Pour autant, ce remake offre quelques bonus pour élargir le contenu. Le mode Snake vs Monkey fait son retour, et un nouveau Metal Gear Online a été confirmé. Enfin, une curiosité attend les joueurs qui terminent l’aventure au moins une fois : Guy Savage Δ, un étrange prototype abandonné par PlatinumGames, ressurgit sous la forme d’un mini-jeu façon Devil May Cry, dans une ambiance gothique et expérimentale. Une surprise inattendue, qui tranche avec la frilosité générale du reste du remake.
Verdict
Metal Gear Solid Delta: Snake Eater est un remake à la fois fascinant et frustrant. Visuellement réussi et techniquement solide, il rend hommage à l’un des plus grands classiques du jeu vidéo sans jamais le trahir. Mais à force de prudence, Konami et Virtuos livrent une version trop conservatrice, qui conserve autant les forces intemporelles de l’original que ses lourdeurs d’époque. Plus une restauration qu’une réinvention, Metal Gear Solid Delta: Snake Eater séduira les puristes et offrira une belle porte d’entrée aux nouveaux joueurs, mais laisse un goût d’occasion manquée pour un titre qui aurait pu marquer une nouvelle génération. Reste que son prix d’acquisition de 80 € paraît excessif au regard de l’expérience proposée. Vendu quelques dizaines d’euros de moins, le jeu aurait sans doute trouvé un meilleur équilibre entre hommage respectueux et proposition commerciale.
Points forts
- Un lifting graphique convaincant
- Une stabilité technique globale sur PC, malgré de rares chutes de framerate.

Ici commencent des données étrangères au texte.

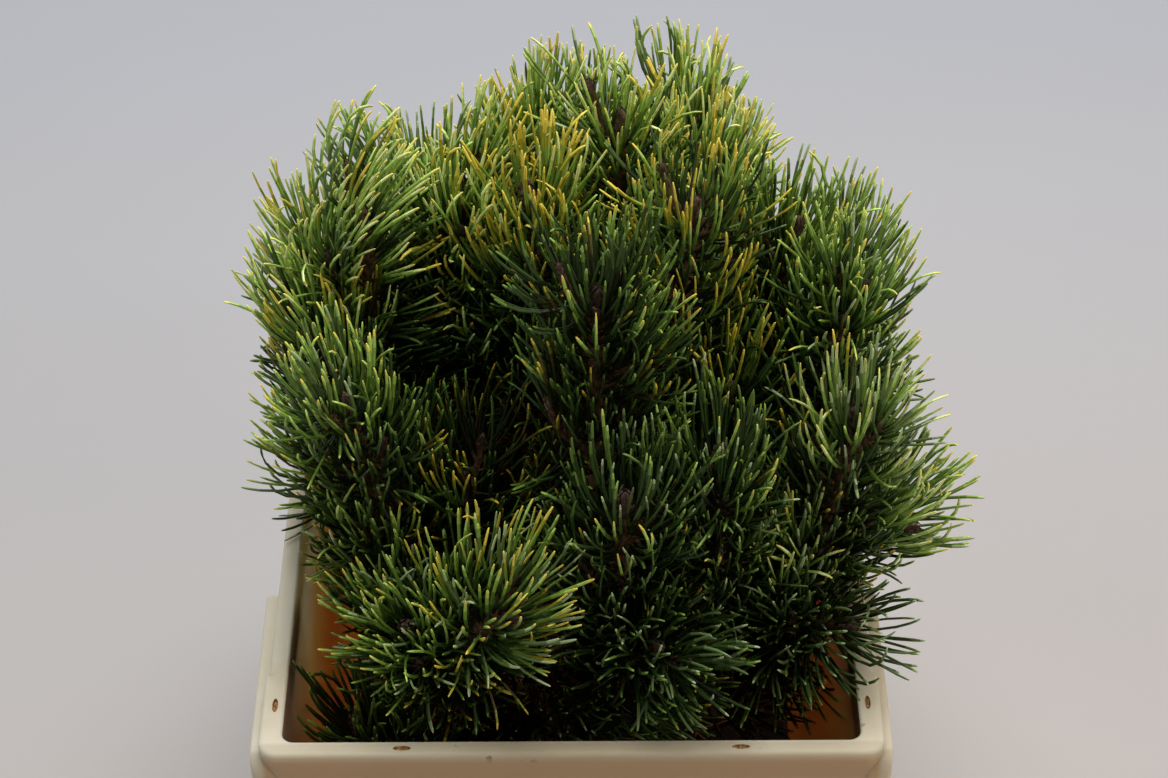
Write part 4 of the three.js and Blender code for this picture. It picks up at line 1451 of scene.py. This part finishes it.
CAMERA_PLACE = (0.0065, -0.9924, 1.239)
CAMERA_PITCH = 42.2              # degrees below level
CAMERA_ROLL = -0.3
LENS = 85.0
SENSOR = 36.0
FLOOR_SIZE = 12.0
# name: (place, target, size, power, colour)
LAMPS = {
    "window": ((0.12, 1.0, 2.6), (0, 0, 0.3), 2.4, 91, (1.0, 0.99, 0.97)),
    "fill": ((-1.5, -0.6, 1.9), (0, 0, 0.3), 1.8, 11.5, (0.97, 0.98, 1.0)),
    "warm_side": ((1.6, -1.0, 1.5), (0, 0, 0.25), 1.4, 18, (1.0, 0.84, 0.72)),
}
SKY_COLOR = (0.93, 0.95, 1.0, 1.0)
SKY_STRENGTH = 0.13


def make_floor():
    mesh = bpy.data.meshes.new("floor")
    half = FLOOR_SIZE / 2
    corners = [(half * x, half * y, 0) for x, y in ((-1, -1), (1, -1), (1, 1), (-1, 1))]
    mesh.from_pydata(corners, [], [(0, 1, 2, 3)])
    mesh.materials.append(floor_look())
    place_object("floor", mesh)


def make_lamp(name, place, target, size, power, color):
    data = bpy.data.lights.new(name, "AREA")
    data.shape = "DISK"
    data.size = size
    data.energy = power
    data.color = color
    lamp = place_object(name, data)
    lamp.location = place
    lamp.rotation_euler = (Vector(target) - Vector(place)).to_track_quat("-Z", "Y").to_euler()


def make_stage():
    bpy.context.scene.view_settings.view_transform = "Standard"
    make_floor()
    for name, lamp in LAMPS.items():
        make_lamp(name, *lamp)
    world = bpy.data.worlds.new("studio")
    world.use_nodes = True
    sky = world.node_tree.nodes["Background"]
    sky.inputs["Color"].default_value = SKY_COLOR
    sky.inputs["Strength"].default_value = SKY_STRENGTH
    bpy.context.scene.world = world
    data = bpy.data.cameras.new("camera")
    data.lens = LENS
    data.sensor_width = SENSOR
    data.sensor_fit = "HORIZONTAL"
    camera = place_object("camera", data)
    tilt = Matrix.Rotation(math.radians(90 - CAMERA_PITCH), 4, "X")
    roll = Matrix.Rotation(math.radians(CAMERA_ROLL), 4, "Z")
    camera.matrix_world = Matrix.Translation(CAMERA_PLACE) @ tilt @ roll
    bpy.context.scene.camera = camera


dress()
make_stage()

- Une ambiance unique et un mélange d’uchronie et de réalisme.
- Les deux modes de caméra (classique et moderne) disponibles.
- Le retour de contenus bonus : Snake vs Monkey et la promesse de Metal Gear Online.
- Une surprise inédite avec le mode Guy Savage Δ.
Points faibles
- Très peu de nouveautés en termes de gameplay.
- Découpage en zones toujours présent, daté et rigide.
- Absence de mécaniques modernes comme le sprint.
- Inventaire et gestion des soins/nourriture encore poussifs.
- Cinématiques et dialogues repris à l’identique, sans réenregistrement.
- Une impression générale de manque d’ambition et de frilosité créative.